Exercise details
Show all lines holding the string "scene".

Given material
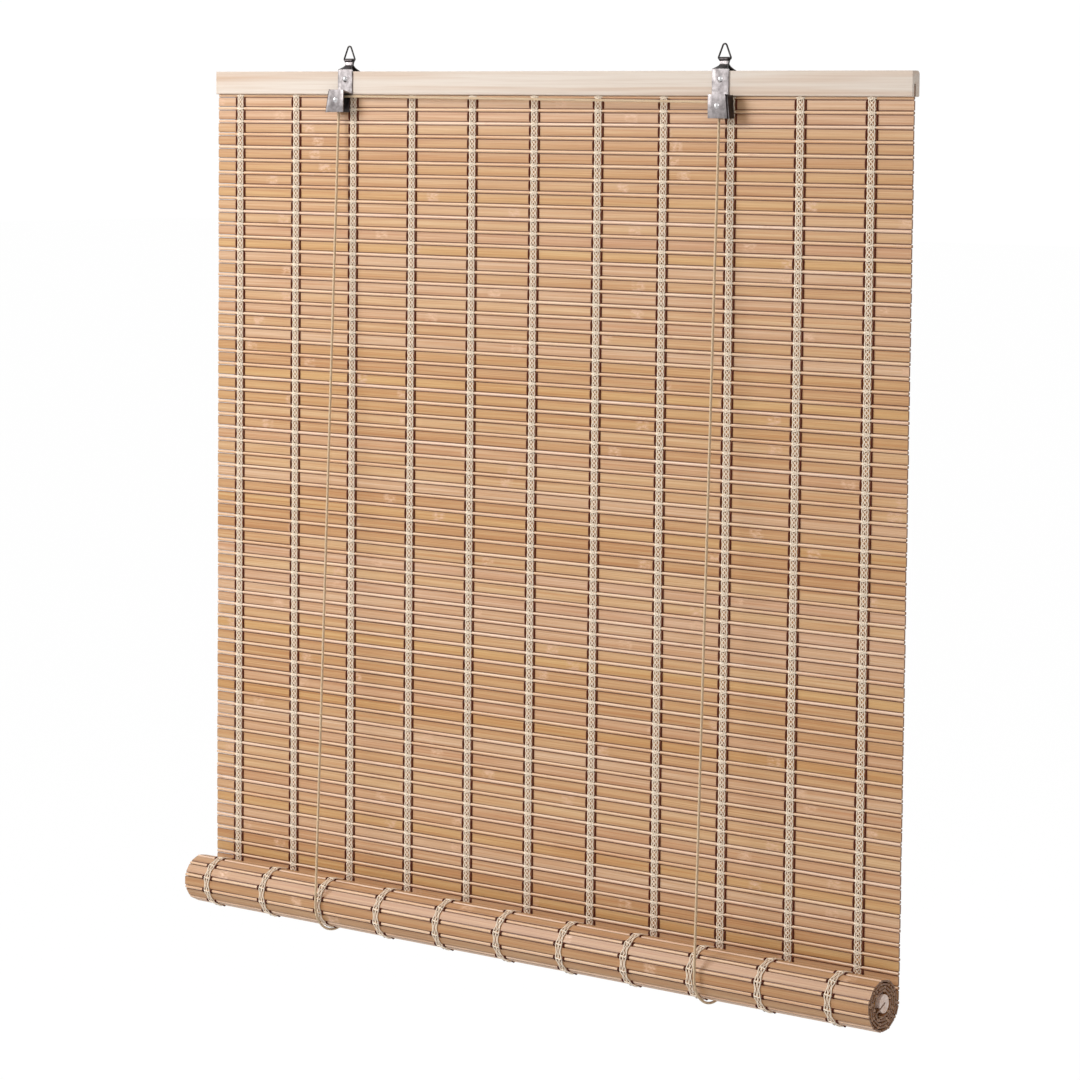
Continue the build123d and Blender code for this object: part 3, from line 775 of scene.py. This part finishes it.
def rounded(points, radius):
    """A polyline with its corners rounded."""
    points = [np.asarray(p, float) for p in points]
    route = [points[0]]
    for before, corner, after in zip(points, points[1:], points[2:]):
        back = (before - corner) / np.linalg.norm(before - corner)
        ahead = (after - corner) / np.linalg.norm(after - corner)
        half = math.acos(np.clip(np.dot(back, ahead), -1, 1)) / 2
        cut = radius / math.tan(half)
        centre = corner + (back + ahead) / np.linalg.norm(back + ahead) * radius / math.sin(half)
        start, end = corner + back * cut - centre, corner + ahead * cut - centre
        sweep = math.acos(np.clip(np.dot(start, end) / radius**2, -1, 1))
        for step in range(CORNER_STEPS + 1):
            share = step / CORNER_STEPS
            arc = math.sin((1 - share) * sweep) * start + math.sin(share * sweep) * end
            route.append(centre + arc / math.sin(sweep))
    route.append(points[-1])
    return route


def knot_path(centre, size, turned=0.0):
    """A small overhand knot drawn tight."""
    angle = np.linspace(0, 2 * math.pi, 49)
    x = np.sin(angle) + 2 * np.sin(2 * angle)
    y = np.cos(angle) - 2 * np.cos(2 * angle)
    z = -1.6 * np.sin(3 * angle)
    across = math.cos(turned) * x - math.sin(turned) * z
    deep = math.sin(turned) * x + math.cos(turned) * z
    return np.stack([centre[0] + size * across, centre[1] + size * deep, centre[2] + size * y], -1)


# Bend of the cords over the pulleys, and the ties' bend and knots
BEND = 2.9
TIE_BEND = 2.2
TIE_INSET = 2.3
TIE_KNOT_SIZE = 0.5
TIE_KNOT_RADIUS = 0.8
STOP_KNOT_SIZE = 0.62
STOP_KNOT_TURN = 0.5
LOOP_RADIUS = ROLL_RADIUS + STICK_THICKNESS / 2 + FIT_GAP + BAND_THICKNESS + RUNNING_GAP + CORD_RADIUS
BACK_Y = ROLL_Y + LOOP_RADIUS
PULLEYS = ("pulley_left", "pulley_right_rear", "pulley_right_front")
axle_points = {side: middle_mm(f"axle_{side}")[::2] for side in ("left", "right")}
pulley_ys = {name: middle_mm(name)[1] for name in PULLEYS}
REAR_Y, FRONT_Y = pulley_ys["pulley_right_rear"], pulley_ys["pulley_right_front"]
lead = math.atan2(LOOP_RADIUS - (REAR_Y - ROLL_Y), axle_points["left"][1] - ROLL_Z)
for side in ("left", "right"):
    loop_x = middle_mm(f"cord_loop_{side}")[0]
    loop = [(loop_x, ROLL_Y + LOOP_RADIUS * math.cos(angle), ROLL_Z + LOOP_RADIUS * math.sin(angle))
            for angle in np.linspace(0, -math.pi - lead, 41)]
    cord_piece(f"loop_cord_{side}", loop, CORD_RADIUS, "lift_loops", [f"cord_loop_{side}"])
    tie_low, tie_high = box_mm(f"cord_tie_{side}")
    tie_x = (tie_low[0] + tie_high[0]) / 2
    hole_z = tie_high[2] - TIE_INSET
    knot_y = tie_high[1] - TIE_INSET
    tie = rounded([(tie_x, BACK_Y, tie_low[2]), (tie_x, BACK_Y, hole_z), (tie_x, knot_y, hole_z)], TIE_BEND)
    cord_piece(f"tie_cord_{side}", tie, CORD_RADIUS, "frame", [f"cord_tie_{side}"])
    knot = knot_path((tie_x, knot_y, hole_z), TIE_KNOT_SIZE)
    cord_piece(f"tie_knot_{side}", knot, TIE_KNOT_RADIUS, "frame", [])
    rear = line((tie_x, BACK_Y, tie_low[2]), loop[0])
    cord_piece(f"rear_cord_{side}", rear, CORD_RADIUS, "frame", [f"cord_back_{side}"],
               squeeze(tie_low[2], loop[0][2]))
    axle_x, axle_z = axle_points[side]
    front = line((axle_x - BEND, REAR_Y, axle_z), loop[-1])
    cord_piece(f"front_cord_{side}", front, CORD_RADIUS, "frame", [f"cord_front_{side}"],
               squeeze(axle_z, loop[-1][2]))

left_x, left_z = axle_points["left"]
right_x, right_z = axle_points["right"]
knot_middle = middle_mm("stop_knot")
cross = rounded([
    (left_x - BEND, REAR_Y, left_z),
    (left_x - BEND, REAR_Y, left_z + BEND),
    (right_x + BEND, FRONT_Y, right_z + BEND),
    (right_x + BEND, FRONT_Y, knot_middle[2]),
], BEND - FIT_GAP)
cord_piece("cross_cord_laid", cross, CORD_RADIUS, "frame", ["cross_cord"])
over = [(right_x - BEND * math.cos(angle), REAR_Y, right_z + BEND * math.sin(angle))
        for angle in np.linspace(0, math.pi, 15)]
over.append((right_x + BEND, REAR_Y, knot_middle[2]))
cord_piece("end_cord_right", over, CORD_RADIUS, "frame", ["cord_end_right"])
stop = knot_path(knot_middle, STOP_KNOT_SIZE, STOP_KNOT_TURN)
cord_piece("stop_knot_laid", stop, CORD_RADIUS, "frame", ["stop_knot"])


def soften(piece, width, angle):
    """Rounds the edges that are sharper than an angle in degrees."""
    bevel = piece.modifiers.new("soft_edges", "BEVEL")
    bevel.width = width * MM
    bevel.segments = 2
    bevel.limit_method = "ANGLE"
    bevel.angle_limit = math.radians(angle)
    return bevel


# Brackets: folded sheet, one surface thickened to the strip's gauge
SHEET = 1.0
STRIP_HALF = 7.8
BARREL_HALF = 4.3
WAIST_HALF = 3.6
WAIST_Y = 0.8
BARREL_RADIUS = 1.28
WIRE_RADIUS = 0.7
HOUSING_HEIGHT = 17.6
FLANGE_DEPTH = 7.0
REAR_LEG_DROP = 8.3
REAR_BEND_DROP = 1.6
BARREL_STEPS = 20
BARREL_DROP = 1.1
TOP_RISE = 1.3
WAIST_RISE = 3.7
SHELF_RISE = 0.6
SHEET_GAP = 2.25
BRACKET_ANGLE = 50
# Each housing's inner edge, outer edge at its top and at its foot, and both edges of the sheet behind it
HOUSINGS = {"left": (-5.6, 10.6, 13.9, -3.0, 8.0), "right": (-5.2, 12.0, 13.8, -5.0, 4.5)}


def bracket_piece(side):
    """Plate on the headrail, shelf and housing in front of it, two legs that close to the ring's barrel."""
    way = {"left": -1, "right": 1}[side]
    inner, outer_top, outer_foot, sheet_inner, sheet_outer = HOUSINGS[side]
    low = box_mm(f"bracket_{side}")[0]
    ring_x = middle_mm(f"ring_{side}")[0]
    barrel_z = box_mm(f"ring_{side}")[0][2] + WIRE_RADIUS
    plate_y, rear_y = rail_low[1] - SHEET / 2, rail_high[1] + SHEET / 2
    front_y, sheet_y = low[1] + SHEET / 2, MAT_Y - SHEET_GAP
    top_z, foot_z = rail_high[2] + TOP_RISE, low[2]
    waist_z = top_z + WAIST_RISE
    shelf_z, housing_z = rail_low[2] + SHELF_RISE, foot_z + HOUSING_HEIGHT
    points, faces, shades, index = [], [], [], {}

    def point(across, y, z):
        key = (round(across, 3), round(y, 3), round(z, 3))
        if key not in index:
            index[key] = len(points)
            points.append((ring_x + way * across, y, z))
        return index[key]

    def panel(edge_a, edge_b, dark):
        """Faces between two edges, each a list of (across, y, z) of one length. Dark faces take the painted
        shade.
        """
        for k in range(len(edge_a) - 1):
            corners = edge_a[k], edge_a[k + 1], edge_b[k + 1], edge_b[k]
            faces.append(tuple(point(*corner) for corner in corners))
            shades.append(dark)

    def edge(low_x, high_x, y, z):
        return [(x, y, z) for x in np.linspace(low_x, high_x, 5)]

    def level(half, y, z):
        return edge(-half, half, y, z)

    def leg(front, last_y, last_z, rows_below):
        """One leg from the barrel through the narrow waist to the strip's full width, and on down."""
        waist_y = WAIST_Y * front
        rows = [level(BARREL_HALF, BARREL_RADIUS * 0.5 * front, barrel_z - BARREL_DROP)]
        rows.append(level(WAIST_HALF, waist_y, waist_z))
        for share in (0.25, 0.5, 0.75, 1.0):
            half = WAIST_HALF + (STRIP_HALF - WAIST_HALF) * share**1.3
            y = waist_y + (last_y - waist_y) * share
            rows.append(level(half, y, waist_z + (last_z - waist_z) * share**0.75))
        rows += [level(STRIP_HALF, last_y, z) for z in rows_below]
        # Painted shade on the whole rear leg, and on the front leg from the waist to its full width
        for number, (upper, lower) in enumerate(zip(rows, rows[1:])):
            panel(upper, lower, front > 0 or 1 <= number <= 4)

    leg(-1, plate_y, top_z, [(top_z + shelf_z) / 2, shelf_z])
    leg(1, rear_y, top_z - REAR_BEND_DROP, [rail_low[2] - REAR_LEG_DROP])
    housing_top = edge(inner, outer_top, front_y, housing_z)
    panel(level(STRIP_HALF, plate_y, shelf_z), housing_top, False)
    panel(housing_top, edge(inner, outer_foot, front_y, foot_z), False)
    outer = ((outer_top, housing_z), (outer_foot, foot_z))
    corner = [(x, front_y, z) for x, z in outer]
    flange = [(x, front_y + FLANGE_DEPTH, z) for x, z in outer]
    sheet_near = [(sheet_outer, sheet_y, z) for z in (housing_z, foot_z)]
    sheet_far = [(sheet_inner, sheet_y, z) for z in (housing_z, foot_z)]
    # Painted shade on the flange and on the sheet behind the pulleys
    for edge_a, edge_b in ((corner, flange), (flange, sheet_near), (sheet_near, sheet_far)):
        panel(edge_a, edge_b, True)
    # Painted shade on the barrel round the ring
    around = []
    for angle in np.linspace(0, 2 * math.pi, BARREL_STEPS + 1):
        z = barrel_z + BARREL_RADIUS * math.sin(angle)
        around.append(level(BARREL_HALF, BARREL_RADIUS * math.cos(angle), z))
    for edge_a, edge_b in zip(around, around[1:]):
        panel(edge_a, edge_b, True)

    mesh = bpy.data.meshes.new(f"folded_bracket_{side}")
    mesh.from_pydata([tuple(c * MM for c in p) for p in points], [], faces)
    mesh.materials.append(bracket_paint)
    mesh.materials.append(bracket_shade_paint)
    mesh.polygons.foreach_set("material_index", np.array(shades, dtype=np.int32))
    mesh.shade_smooth()
    mesh.set_sharp_from_angle(angle=math.radians(BRACKET_ANGLE))
    piece = bpy.data.objects.new(mesh.name, mesh)
    bpy.context.collection.objects.link(piece)
    thick = piece.modifiers.new("gauge", "SOLIDIFY")
    thick.thickness = SHEET * MM
    thick.offset = 0
    thick.use_even_offset = True
    soften(piece, 0.22, BRACKET_ANGLE)
    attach(piece, "frame")
    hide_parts(f"bracket_{side}")


for side in ("left", "right"):
    bracket_piece(side)


# Materials and softened edges of the CAD pieces that stay
def dress(node, material, edge=0.0):
    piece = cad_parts[node]
    piece.data.materials.clear()
    piece.data.materials.append(material)
    if edge:
        soften(piece, edge, 40).harden_normals = True


dress("headrail", rail_paint, 0.3)
dress("bottom_rail", rod_paint, 0.25)
for side in ("left", "right"):
    dress(f"ring_{side}", ring_paint)
    dress(f"rivet_{side}", rivet_paint)
    dress(f"axle_{side}", rivet_paint)
for name in PULLEYS:
    dress(name, pulley_paint, 0.1)


# Floor, light and a white surround
def white_for_camera(tree, lit, white, share, surface):
    """Shows the white shader by that share where the camera, a reflection or a see-through ray looks."""
    path = tree.nodes.new("ShaderNodeLightPath")
    factor = path.outputs["Is Camera Ray"]
    for name in ("Is Glossy Ray", "Is Transmission Ray"):
        largest = tree.nodes.new("ShaderNodeMath")
        largest.operation = "MAXIMUM"
        tree.links.new(factor, largest.inputs[0])
        tree.links.new(path.outputs[name], largest.inputs[1])
        factor = largest.outputs[0]
    scaled = tree.nodes.new("ShaderNodeMath")
    scaled.operation = "MULTIPLY"
    scaled.inputs[1].default_value = share
    tree.links.new(factor, scaled.inputs[0])
    mixer = tree.nodes.new("ShaderNodeMixShader")
    tree.links.new(scaled.outputs[0], mixer.inputs["Fac"])
    tree.links.new(lit.outputs[0], mixer.inputs[1])
    tree.links.new(white.outputs[0], mixer.inputs[2])
    tree.links.new(mixer.outputs[0], surface)


FLOOR_Z = -1.25
FLOOR_REACH = 30
floor_signs = ((-1, -1), (1, -1), (1, 1), (-1, 1))
floor_corners = [(x * FLOOR_REACH, y * FLOOR_REACH, FLOOR_Z) for x, y in floor_signs]
floor_mesh = bpy.data.meshes.new("floor")
floor_mesh.from_pydata(floor_corners, [], [(0, 1, 2, 3)])
floor = bpy.data.objects.new("floor", floor_mesh)
bpy.context.collection.objects.link(floor)
floor_paint = Paint("floor", (0.9, 0.9, 0.9, 1), 0.9, specular=0.0)
floor_tree = floor_paint.material.node_tree
glow = floor_tree.nodes.new("ShaderNodeEmission")
glow.inputs["Color"].default_value = WHITE
glow.inputs["Strength"].default_value = 1.015
floor_surface = floor_tree.nodes["Material Output"].inputs["Surface"]
white_for_camera(floor_tree, floor_paint.shader, glow, 0.97, floor_surface)
floor_mesh.materials.append(floor_paint.material)

world = bpy.data.worlds.new("surround")
bpy.context.scene.world = world
world.use_nodes = True
world_tree = world.node_tree
background = world_tree.nodes["Background"]
background.inputs["Color"].default_value = WHITE
background.inputs["Strength"].default_value = 0.36
white = world_tree.nodes.new("ShaderNodeBackground")
white.inputs["Color"].default_value = WHITE
white.inputs["Strength"].default_value = 1.01
white_for_camera(world_tree, background, white, 1.0, world_tree.nodes["World Output"].inputs["Surface"])


def area_light(name, place, target, size, power):
    data = bpy.data.lights.new(name, "AREA")
    data.size = size
    data.energy = power
    lamp = bpy.data.objects.new(name, data)
    bpy.context.collection.objects.link(lamp)
    lamp.location = place
    lamp.rotation_mode = "QUATERNION"
    lamp.rotation_quaternion = (Vector(target) - Vector(place)).to_track_quat("-Z", "Y")


area_light("key", (-1.5, -1.6, 0.75), (-0.25, 0, -0.15), 1.2, 50)
area_light("fill", (2.6, -1.8, 1.4), (0, 0, -0.2), 2.0, 18)
area_light("back", (0.6, 2.6, 1.2), (0, 0, -0.35), 2.0, 34)

bpy.context.scene.view_settings.view_transform = "Standard"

Final answer
Continue the build123d and Blender code for this object: part 3, from line 775 of scene.py. This part finishes it.
bpy.context.scene.world = world
bpy.context.scene.view_settings.view_transform = "Standard"